I have to say that little in the Mitchell Report will come as a surprise to anyone in the party: the age profile of activists, the strands of opinion on defence issues and on NATO. Anyone conducting or consuming a review of grass roots membership views and their demographic profile in any major British political party and expecting to find a monolithic consensus on fundamentals of policy or a party comprised of young activists was going to be disappointed.

I know from my own writing on the nuclear issues, on defence matters and on the monarchy (I’m in favour of retaining the Queen) – and the responses to them - that my core beliefs on these matters are not uniformly shared across the SNP. Like any social democratic party, the SNP is centre left, and by definition contains some views to the right of that spectrum.

Compared to the deep schisms and near anarchy of the three unionist parties, the SNP is an oasis of consensus and rationality.

The nuclear issue and NATO are defining issues for me, but since no other major party is anti-nuclear or anti-NATO in its policy, if that policy changed I have nowhere else to go, except to some fantasy land of a re-grouping of the left in a new party committed to Scotland’s independence before the referendum.
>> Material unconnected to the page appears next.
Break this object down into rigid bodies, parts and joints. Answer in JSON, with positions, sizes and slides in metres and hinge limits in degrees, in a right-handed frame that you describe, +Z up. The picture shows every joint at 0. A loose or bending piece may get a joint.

So I will stay with the party to independence, whatever shifts it may or may not make in policy.

However, I  have hopes - but not high hopes - that the SNP will move swiftly to a decisive restatement of policy on defence and NATO – the policy is clear enough – and will comment on the Mitchell Report. Perhaps it won’t, and will feel it more appropriate to keep its eye on the independence ball. I will understand that priority, but be disappointed.

If the SNP were to abandon its non-nuclear stance and compromise on NATO, it would lose part of its soul, and as the only major British party with a soul, that would be sad, and realpolitik would reign supreme.

And though they spoke with the tongues of men and of angels they would become as sounding brass, or a tinkling cymbal.

(with apologies to Paul, to the Corinthians, to James Mason and Carol Reed.)